When the alignment of perspectives breaks, we encounter conflict. If we all stood in one spot and viewed an art installation piece, we may all agree on its appearance, but one person viewing the installation from another perspective may disagree with us and contradict our understanding. To successfully communicate about that same object, I need to understand the conditions that formed someone else’s image and how it correlates to my perspective.

This correlation could range from nearly aligned to way off base; the degree of difference depends on the sum of our prior experiences. Physical differences in locations as well as figurative differences — the talker versus the listener; the customer versus the service provider — can shape the lens through which we see the world. To see from someone else’s point of view and understand what makes them think that way, we need to change seats — physically speaking, like with an art installation piece, we can get up and change our position; figuratively, we might need to put ourselves into someone else’s shoes to empathize with their position.

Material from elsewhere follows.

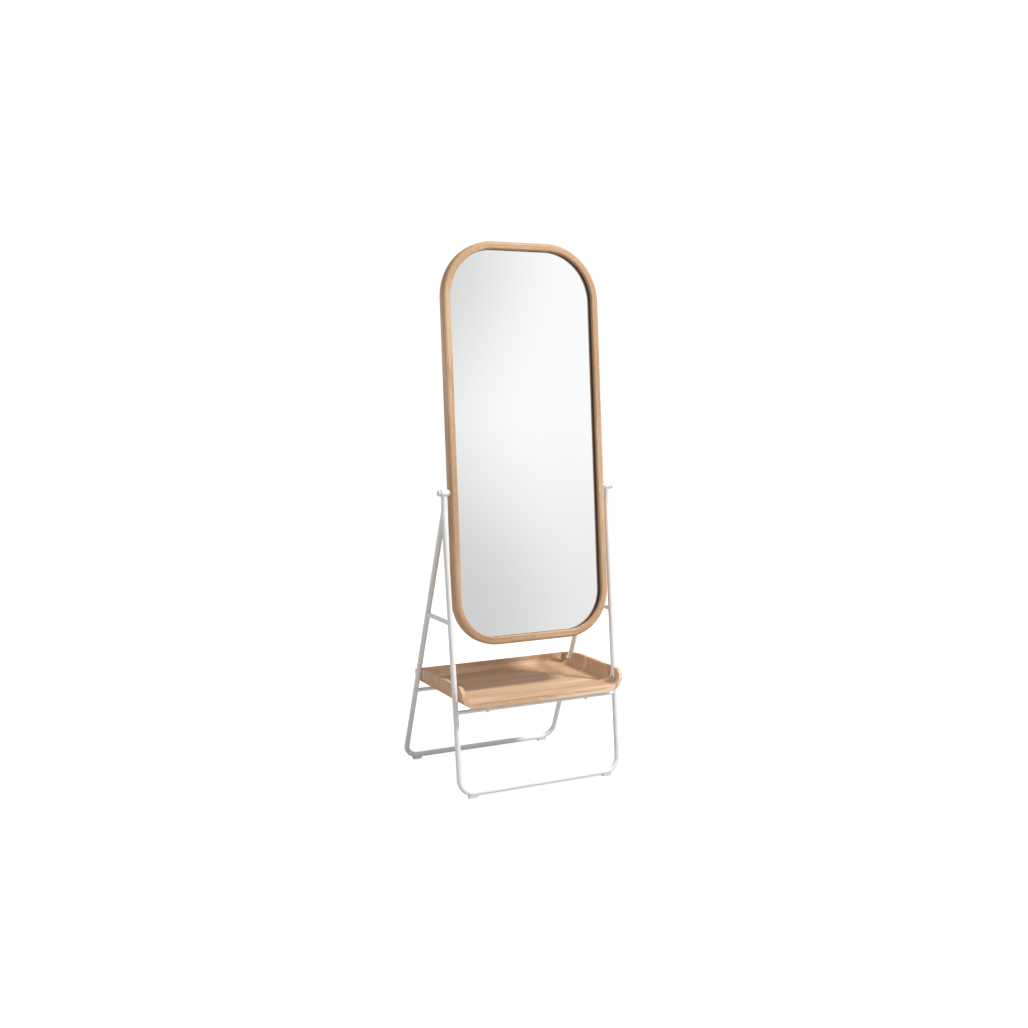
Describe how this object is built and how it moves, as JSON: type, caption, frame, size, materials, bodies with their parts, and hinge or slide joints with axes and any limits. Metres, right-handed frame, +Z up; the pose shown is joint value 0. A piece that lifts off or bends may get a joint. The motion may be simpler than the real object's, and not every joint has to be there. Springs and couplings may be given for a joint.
{
  "type": "cheval floor mirror",
  "caption": "Free-standing oak-framed mirror that tilts on side pivots in a white steel tube stand, with an open-fronted oak tray resting on rails between the legs.",
  "frame": {"origin": "on the floor, at the middle of the whole object's outline in plan", "axes": "+X across the mirror towards its right side seen from the front, -Y towards the viewer of the glass, +Z up"},
  "size_m": [0.581, 0.451, 1.6046],
  "materials": {
    "powder_white": "satin powder coat",
    "oak_frame": "clear matt lacquer",
    "oak_tray": "clear matt lacquer",
    "mirror_glass": "polished",
    "glide_plastic": "moulded",
    "knob_plastic": "moulded",
    "nylon": "moulded",
    "screw_steel": "zinc plated",
    "insert_brass": "turned",
    "beech_dowel": "bare",
    "foam": "closed-cell foam",
    "panel_board": "veneered board"
  },
  "bodies": {
    "stand": {"front_loop": "powder_white", "rear_loop": "powder_white", "left_upright": "powder_white", "right_upright": "powder_white", "left_crossbar": "powder_white", "right_crossbar": "powder_white", "front_rail": "powder_white", "rear_rail": "powder_white", "left_barrel": "powder_white", "right_barrel": "powder_white", "front_left_glide": "glide_plastic", "front_right_glide": "glide_plastic", "rear_left_glide": "glide_plastic", "rear_right_glide": "glide_plastic", "tray": "oak_tray", "tray_spacers": "nylon", "tray_screws": "powder_white", "left_nylon_washer": "nylon", "right_nylon_washer": "nylon", "left_spacer": "powder_white", "right_spacer": "powder_white"},
    "mirror": {"left_insert": "insert_brass", "right_insert": "insert_brass", "left_stile": "oak_frame", "right_stile": "oak_frame", "top_member": "oak_frame", "foot_member": "oak_frame", "top_left_corner": "oak_frame", "top_right_corner": "oak_frame", "foot_left_corner": "oak_frame", "foot_right_corner": "oak_frame", "joint_dowels": "beech_dowel", "mirror_glass": "mirror_glass", "foam_sheet": "foam", "back_panel": "panel_board", "panel_screws": "screw_steel"},
    "left_knob": {"left_knob": "knob_plastic", "left_stud": "screw_steel"},
    "right_knob": {"right_knob": "knob_plastic", "right_stud": "screw_steel"}
  },
  "joints": [
    {"name": "mirror_tilt", "type": "hinge", "parent": "stand", "child": "mirror", "pos_m": [0, -0.1146, 0.881], "axis": [1, 0, 0], "range_deg": [-30, 30]},
    {"name": "left_knob_turn", "type": "hinge", "parent": "mirror", "child": "left_knob", "pos_m": [-0.286, -0.1146, 0.881], "axis": [-1, 0, 0], "range_deg": [0, 360]},
    {"name": "right_knob_turn", "type": "hinge", "parent": "mirror", "child": "right_knob", "pos_m": [0.286, -0.1146, 0.881], "axis": [1, 0, 0], "range_deg": [0, 360]}
  ]
}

I may have to share my prior experience and lead them to see what I see. They might have to do the same. We can ask questions about how those experiences determined our perspectives, building awareness around where we might see things differently. While there is no perfect correlation, finding any correlation between our perceptions of the image space and the object space is where we find agreement.

Related: 7 Steps for Keeping Conflict Healthy

3. Remember your purpose

At the end of the day, terms like “unacceptable” or “acceptable” are based on my own criteria. If the behavior is nothing illegal or unethical, and I still find it unacceptable, the question becomes, “Why?” My reason should reflect the purpose I intend to serve.

Just like Mark Ronson suggests in his book, The Subtle Art of Not Giving a F*ck, we choose what we consider to be acceptable or not and when to allow that conflict to exist in place of agreement. When we encounter conflict, rather than persuade the other party that our opinion is right, our best first step is to determine if a problem exists that needs to be solved. As perspectives clash, accepting the purpose we ultimately need to serve makes it easier to take the next best steps. Not every difference in opinion necessitates resolution; sometimes, different viewpoints can coexist harmoniously.

If we determine that a genuine problem exists, the next step is to transition from a state of opposition to one of cooperation. By aligning ourselves towards a shared purpose, we can begin the process of collectively addressing and resolving the underlying issue. This shift from adversarial stances to collaborative problem-solving empowers us to harness the full potential of our disagreements, transforming them into opportunities for growth, innovation and improved understanding.

Related: Understanding the Other Person’s Perspective Will Radically Increase Your Success

When collaborating with others, I always try to remember that their success can be my success, and vice versa. Aligning our perspectives sets us up to better align our interests so we can work as partners to move forward rather than fighting against each other for what we want. As entrepreneurs, we will inevitably encounter a difference of opinions as we navigate the day-to-day life of running a business. However, we can learn to put aside ideological differences and come together to align around a shared purpose, driving different goals within that scope so both parties can benefit.

From personal to professional problems and every conflict in between, this approach is universal — when we confront differences of perspective looking for alignment, we can empathize with anyone and have more productive and mutually beneficial communication.